WORK INSTRUCTIONS: From the entries that follow, extract each line holding the string "part".

(3D code data)
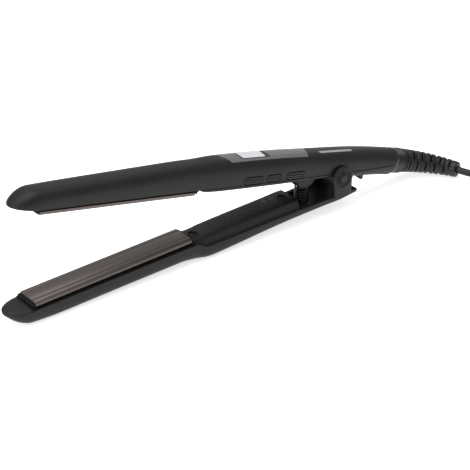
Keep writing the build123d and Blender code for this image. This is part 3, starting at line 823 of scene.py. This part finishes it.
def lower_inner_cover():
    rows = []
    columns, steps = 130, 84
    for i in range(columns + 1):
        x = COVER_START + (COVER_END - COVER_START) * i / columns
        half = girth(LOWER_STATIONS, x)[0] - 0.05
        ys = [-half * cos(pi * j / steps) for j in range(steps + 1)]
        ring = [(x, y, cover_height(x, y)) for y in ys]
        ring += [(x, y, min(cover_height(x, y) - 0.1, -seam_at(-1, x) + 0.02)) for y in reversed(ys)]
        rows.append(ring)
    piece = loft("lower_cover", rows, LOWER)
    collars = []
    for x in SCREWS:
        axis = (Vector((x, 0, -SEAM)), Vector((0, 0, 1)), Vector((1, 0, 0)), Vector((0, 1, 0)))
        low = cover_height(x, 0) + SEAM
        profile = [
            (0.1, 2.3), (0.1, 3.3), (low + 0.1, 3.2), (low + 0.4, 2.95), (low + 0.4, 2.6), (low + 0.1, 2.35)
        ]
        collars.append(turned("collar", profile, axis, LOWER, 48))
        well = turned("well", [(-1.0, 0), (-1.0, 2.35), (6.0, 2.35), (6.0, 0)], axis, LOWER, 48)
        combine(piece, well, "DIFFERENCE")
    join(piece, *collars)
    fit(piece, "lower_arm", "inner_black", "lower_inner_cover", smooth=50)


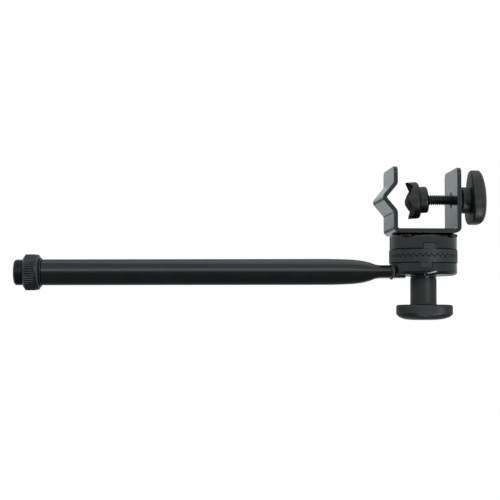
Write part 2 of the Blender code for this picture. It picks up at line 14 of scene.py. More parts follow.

SOLUTION FOR THIS EXERCISE:
Keep writing the build123d and Blender code for this image. This is part 3, starting at line 823 of scene.py. This part finishes it.
Write part 2 of the Blender code for this picture. It picks up at line 14 of scene.py. More parts follow.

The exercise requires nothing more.